Repeat the whole listing below, word for word.

__DATA LINES__.
_ _ _ _ _
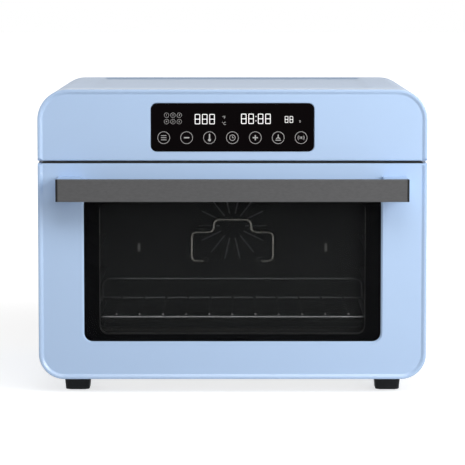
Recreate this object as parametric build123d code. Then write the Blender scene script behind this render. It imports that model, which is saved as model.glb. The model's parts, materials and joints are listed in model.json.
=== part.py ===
from build123d import *
import os
from math import cos, radians, sin, sqrt

# A bench-top convection oven for sublimation work, with a drop-down glass door, a touch panel,
# a bar handle and a small vacuum pump above the chamber. Millimetres, +Z up. The front faces -Y.
# The origin is on the bench, under the middle of the whole oven, handle and gland included.

# Driving sizes of the body
casing_width = 460.0
casing_depth = 380.0
top_corner = 36.0
bottom_corner = 30.0
casing_sheet = 1.0
rear_flange = 14.0
rear_screw_inset = 9.0
base_side = 65.0
base_lap = 18.0
base_sheet = 1.0
base_lip = 6.0
back_sheet = 1.0
back_inset = 4.6
recess_side = 63.0
recess_drop = 2.0
recess_slope = 3.0
recess_margin = 16.0

# Driving sizes of the vents
side_vent_count = 6
side_vent_pitch = 16.0
side_vent_width = 3.0
side_vent_length = 62.0
side_vent_margin = 60.0
side_vent_drop = 76.0
back_vent_count = 7
back_vent_pitch = 16.0
back_vent_width = 4.0
back_vent_length = 78.0
upper_vent_length = 30.0
base_vent_count = 6
base_vent_rows = 2
base_vent_width = 4.0
base_vent_length = 56.0

# Driving sizes of the front: the door and the control fascia share one face inside a raised rim
door_thickness = 26.0
door_lap = 13.0
fascia_height = 84.2
front_wall = 3.0
front_edge = 1.2
seam_edge = 1.0
front_gap = 3.2
rim_width = 6.0
rim_crest = 3.0
rim_depth = 1.8
casing_gap = 2.0

# Driving sizes of the door window
window_lap = 3.2
window_base = 45.7
window_drop = 39.6
window_corner = 12.0
window_bevel = 2.0
glass_thickness = 4.0
glass_lap = 9.0
inner_window_side = 17.2
inner_window_end = 6.85
inner_window_corner = 10.0
inner_glass_lap = 11.0
inner_panel_sheet = 1.0
inner_panel_inset = 0.4
panel_flange_margin = 24.0
clip_sheet = 1.0
clip_width = 16.0
clip_reach = 8.0
seal_width = 6.0
seal_offset = 4.0

# Driving sizes of the handle
handle_side = 24.0
handle_height = 26.2
handle_thickness = 9.0
handle_grip_gap = 39.0
handle_drop = 28.5
handle_edge = 0.8
handle_cap = 2.6
handle_groove_depth = 1.2
handle_groove_margin = 5.0
bracket_width = 29.0
bracket_arch = 5.0
handle_screw_gap = 2.0

# Driving sizes of the control panel
panel_width = 192.4
panel_height = 56.8
panel_corner = 7.0
panel_drop = 44.9
panel_glass = 2.0
panel_ledge = 5.0
display_width = 136.0
display_height = 24.0
display_rise = 9.5
key_count = 7
key_pitch = 27.0
key_drop = 12.3
key_pad = 7.0
board_gap = 7.0
board_thickness = 1.6
board_overhang = 11.0
board_post = 6.0
board_post_inset = 1.0
connector_width = 36.0
connector_height = 8.0
connector_depth = 6.0

# Driving sizes of the chamber
cavity_side = 58.0
cavity_height = 218.0
rear_room = 100.4
cavity_base = 26.0
cavity_corner = 8.0
liner_sheet = 0.8
frame_sheet = 1.0
frame_skirt = 10.0
frame_setback = 0.6
insulation = 11.0
wool_gap = 1.5
wool_setback = 6.0

# Driving sizes of the door hinge
hinge_radius = 9.0
hinge_eye = 5.5
hinge_pin_radius = 2.5
hinge_play = 0.05
ear_thickness = 3.0
ear_clearance = 1.0
ear_flange = (8.0, 2.0, 12.0)
leaf_thickness = 2.0
leaf_gap = 0.8
leaf_height = 40.0
leaf_sink = 2.0
cheek_rise = 13.0
leaf_base_sheet = 1.5
arm_radius = 36.0
arm_width = 6.0
arm_thickness = 2.0
arm_gap = 1.7
arm_clearance = 7.8
arm_play = 1.0
arm_tail_angle = -5.0
arm_root_angle = 112.0

# Driving sizes of the door switch
switch_inset = 22.0
switch_drop = 60.0
switch_body = (12.0, 16.0, 24.0)
switch_flange = 2.0
switch_flange_height = 32.0
plunger_radius = 1.6
plunger_play = 0.08
plunger_overlap = 8.0
plunger_room = 2.0

# Driving sizes of the rack, its runners and the tray
rack_level = 41.0
rack_front = 28.0
rack_back_gap = 26.0
rack_upstand = 24.5
rack_wire = 4.5
rack_rod = 3.0
rack_rod_side = 26.25
rack_rod_count = 11
rack_side_gap = 3.5
rack_bend = 9.0
runner_levels = 3
runner_pitch = 42.0
runner_reach = 11.0
runner_height = 8.0
runner_sheet = 1.0
runner_lip = 8.0
runner_nose = 2.4
runner_front = 12.0
runner_back = 20.0
tray_side_gap = 7.0
tray_front_gap = 2.0
tray_grip = (110.0, 12.0)
tray_height = 6.0
tray_sheet = 1.0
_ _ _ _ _
__ANSWER TO THE TASK__.
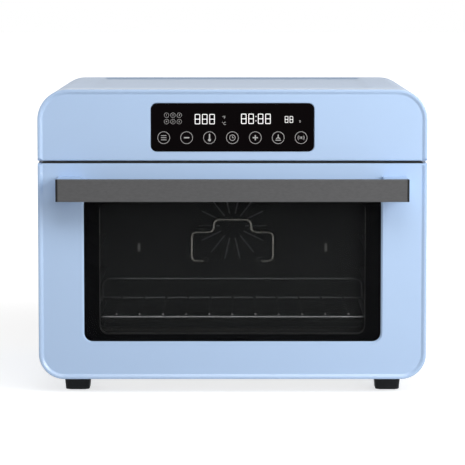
Recreate this object as parametric build123d code. Then write the Blender scene script behind this render. It imports that model, which is saved as model.glb. The model's parts, materials and joints are listed in model.json.
=== part.py ===
from build123d import *
import os
from math import cos, radians, sin, sqrt

# A bench-top convection oven for sublimation work, with a drop-down glass door, a touch panel,
# a bar handle and a small vacuum pump above the chamber. Millimetres, +Z up. The front faces -Y.
# The origin is on the bench, under the middle of the whole oven, handle and gland included.

# Driving sizes of the body
casing_width = 460.0
casing_depth = 380.0
top_corner = 36.0
bottom_corner = 30.0
casing_sheet = 1.0
rear_flange = 14.0
rear_screw_inset = 9.0
base_side = 65.0
base_lap = 18.0
base_sheet = 1.0
base_lip = 6.0
back_sheet = 1.0
back_inset = 4.6
recess_side = 63.0
recess_drop = 2.0
recess_slope = 3.0
recess_margin = 16.0

# Driving sizes of the vents
side_vent_count = 6
side_vent_pitch = 16.0
side_vent_width = 3.0
side_vent_length = 62.0
side_vent_margin = 60.0
side_vent_drop = 76.0
back_vent_count = 7
back_vent_pitch = 16.0
back_vent_width = 4.0
back_vent_length = 78.0
upper_vent_length = 30.0
base_vent_count = 6
base_vent_rows = 2
base_vent_width = 4.0
base_vent_length = 56.0

# Driving sizes of the front: the door and the control fascia share one face inside a raised rim
door_thickness = 26.0
door_lap = 13.0
fascia_height = 84.2
front_wall = 3.0
front_edge = 1.2
seam_edge = 1.0
front_gap = 3.2
rim_width = 6.0
rim_crest = 3.0
rim_depth = 1.8
casing_gap = 2.0

# Driving sizes of the door window
window_lap = 3.2
window_base = 45.7
window_drop = 39.6
window_corner = 12.0
window_bevel = 2.0
glass_thickness = 4.0
glass_lap = 9.0
inner_window_side = 17.2
inner_window_end = 6.85
inner_window_corner = 10.0
inner_glass_lap = 11.0
inner_panel_sheet = 1.0
inner_panel_inset = 0.4
panel_flange_margin = 24.0
clip_sheet = 1.0
clip_width = 16.0
clip_reach = 8.0
seal_width = 6.0
seal_offset = 4.0

# Driving sizes of the handle
handle_side = 24.0
handle_height = 26.2
handle_thickness = 9.0
handle_grip_gap = 39.0
handle_drop = 28.5
handle_edge = 0.8
handle_cap = 2.6
handle_groove_depth = 1.2
handle_groove_margin = 5.0
bracket_width = 29.0
bracket_arch = 5.0
handle_screw_gap = 2.0

# Driving sizes of the control panel
panel_width = 192.4
panel_height = 56.8
panel_corner = 7.0
panel_drop = 44.9
panel_glass = 2.0
panel_ledge = 5.0
display_width = 136.0
display_height = 24.0
display_rise = 9.5
key_count = 7
key_pitch = 27.0
key_drop = 12.3
key_pad = 7.0
board_gap = 7.0
board_thickness = 1.6
board_overhang = 11.0
board_post = 6.0
board_post_inset = 1.0
connector_width = 36.0
connector_height = 8.0
connector_depth = 6.0

# Driving sizes of the chamber
cavity_side = 58.0
cavity_height = 218.0
rear_room = 100.4
cavity_base = 26.0
cavity_corner = 8.0
liner_sheet = 0.8
frame_sheet = 1.0
frame_skirt = 10.0
frame_setback = 0.6
insulation = 11.0
wool_gap = 1.5
wool_setback = 6.0

# Driving sizes of the door hinge
hinge_radius = 9.0
hinge_eye = 5.5
hinge_pin_radius = 2.5
hinge_play = 0.05
ear_thickness = 3.0
ear_clearance = 1.0
ear_flange = (8.0, 2.0, 12.0)
leaf_thickness = 2.0
leaf_gap = 0.8
leaf_height = 40.0
leaf_sink = 2.0
cheek_rise = 13.0
leaf_base_sheet = 1.5
arm_radius = 36.0
arm_width = 6.0
arm_thickness = 2.0
arm_gap = 1.7
arm_clearance = 7.8
arm_play = 1.0
arm_tail_angle = -5.0
arm_root_angle = 112.0

# Driving sizes of the door switch
switch_inset = 22.0
switch_drop = 60.0
switch_body = (12.0, 16.0, 24.0)
switch_flange = 2.0
switch_flange_height = 32.0
plunger_radius = 1.6
plunger_play = 0.08
plunger_overlap = 8.0
plunger_room = 2.0

# Driving sizes of the rack, its runners and the tray
rack_level = 41.0
rack_front = 28.0
rack_back_gap = 26.0
rack_upstand = 24.5
rack_wire = 4.5
rack_rod = 3.0
rack_rod_side = 26.25
rack_rod_count = 11
rack_side_gap = 3.5
rack_bend = 9.0
runner_levels = 3
runner_pitch = 42.0
runner_reach = 11.0
runner_height = 8.0
runner_sheet = 1.0
runner_lip = 8.0
runner_nose = 2.4
runner_front = 12.0
runner_back = 20.0
tray_side_gap = 7.0
tray_front_gap = 2.0
tray_grip = (110.0, 12.0)
tray_height = 6.0
tray_sheet = 1.0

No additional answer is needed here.